Alaska insurers can't use old credit on policy renewals, SC rules

Justice Robert L. Eastaugh

JUNEAU -- A recent Alaska Supreme Court decision could force low-risk policyholders to subsidize homeowners and higher-risk insurees, an industry group charges. The Property Casualty Insurers Association of America (PCI) slammed the ruling last week, which it said requires insurers to re-rate all policies at first renewal without using old credit reports for comparison. In State Division of Insurance v. Progressive Casualty Insurance Co. (docket# sp-6145), the Supreme Court unanimously reversed a Superior Court decision that allowed Progressive to "freeze" credit scores at policy initiation and compare them to scores at renewal. In a news release posted last week the PCI said this ruling would remove an important piece of information that insurers use to assess risk.
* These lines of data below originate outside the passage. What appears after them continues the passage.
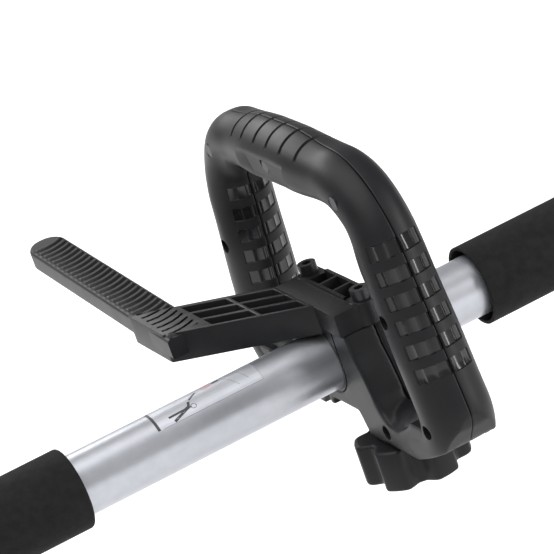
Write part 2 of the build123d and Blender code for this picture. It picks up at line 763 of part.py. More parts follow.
def head_screws():
    screws = []
    for x, z in head_screw_places:
        screws.append(rod_y(SHELL_SCREW_R, x, z, -6, 7) + rod_y(SHELL_SCREW_HEAD, x, z, -8, -6))
    return Part() + screws


can_top = 72.0
windings_top = 66.0


def motor_can():
    body = rod_z(CAN_R, MOTOR_FLOOR, can_top) - rod_z(CAN_R - CAN_WALL, MOTOR_FLOOR + 3, can_top + 1)
    return body - rod_z(SPINDLE_R + 3, MOTOR_FLOOR - 1, MOTOR_FLOOR + 4)


def motor_end_cap():
    body = rod_z(CAN_R, can_top, can_top + 3) + rod_z(BEARING_R + 3, can_top, can_top + BEARING_WIDTH + 1)
    body -= rod_z(BEARING_R, can_top - 1, can_top + BEARING_WIDTH)
    return body - rod_z(SPINDLE_R + 2, can_top, can_top + BEARING_WIDTH + 2)


def bearing(z0):
    return ring_z(BEARING_R, SPINDLE_R + 0.02, z0, z0 + BEARING_WIDTH)


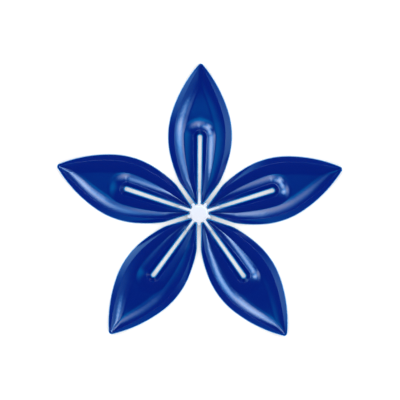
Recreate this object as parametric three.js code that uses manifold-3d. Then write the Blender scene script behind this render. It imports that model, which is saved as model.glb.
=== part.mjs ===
import * as THREE from 'three';
import { mergeVertices } from 'three/addons/utils/BufferGeometryUtils.js';
import Module from 'manifold-3d';

// Coffee flower: a thin glazed ornament with five alike petals round a small white centre.
// Millimetres, +Z up. The underside lies flat at z = 0, the origin is under the centre,
// and the first petal points along +Y. Each petal is open along its middle by a long slot.

const wasm = await Module();
wasm.setup();

const BLUE_GLAZE = { color: 0x0a2f86, roughness: 0.12, metalness: 0 };
const WHITE_GLAZE = { color: 0xe9edf8, roughness: 0.18, metalness: 0 };

const PETALS = 5;

// Half a petal's outline, from its flank beside the gap to the tip, as a chain of
// tangent arcs: length in mm, then the turn in degrees.
const FLANK_START = new THREE.Vector2(4.0, 1.87);
const FLANK_ANGLE = 36.1;
const OUTLINE_ARCS = [
  [9.6, 0],
  [2.7, -11.4],
  [10.4, -10.6],
  [18.3, -30.9],
  [23.1, -23.4],
];
const ARC_STEP = 0.5;

// The slot along the middle of a petal, open towards the centre.
const SLOT_HALF_INNER = 0.7;
const SLOT_HALF_OUTER = 0.82;
const SLOT_END = 32.0;
const FORK_RADIUS = 0.8;

// The relief. One roll, the rim, follows the outline, and another, the lip, follows the
// slot and rounds its end. A bevel climbs from the edge to the crest, and a hollow flank
// runs out to nothing at the end of the span. Slopes are rise over run, and the rest is
// in mm for a full-size roll.
const RIM = {
  bevelStart: 0.94,
  bevelEnd: 0.8,
  crest: 2.63,
  flank: 0.435,
  span: 7.98,
  hollow: 0.57,
};
const LIP = {
  bevelStart: 0.95,
  bevelEnd: 1.0,
  crest: 2.12,
  flank: 0.44,
  span: 7.5,
  hollow: 0.8,
};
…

That could lead to "like risks being treated differently," said PCI Regional Manager Kenton Brine. But the Supreme Court instead reinstated an earlier Division of Insurance (DOI) decision, subsequently overturned by the Superior Court. The SC ruled that freezing credit rates violates state law, which pre-empts the federal Fair Credit Reporting Act (FCRA). The SC cited DOI's contention that "although the FCRA allows insurers to use credit scores to underwrite, it also allows consumers to prohibit insurers from doing so," wrote Justice Robert L. Eastaugh for the unanimous bench. "Alaska Statute...does not ban the use of credit at renewal for that purpose; it merely requires consumer consent before an insurer may do so," Justice Eastaugh added. But the PCI sees problems ahead for Alaska's insurance policy-renewers following to ruling. "The decision will lead to...people not paying the correct rate based on their risk characteristics," Brine stated.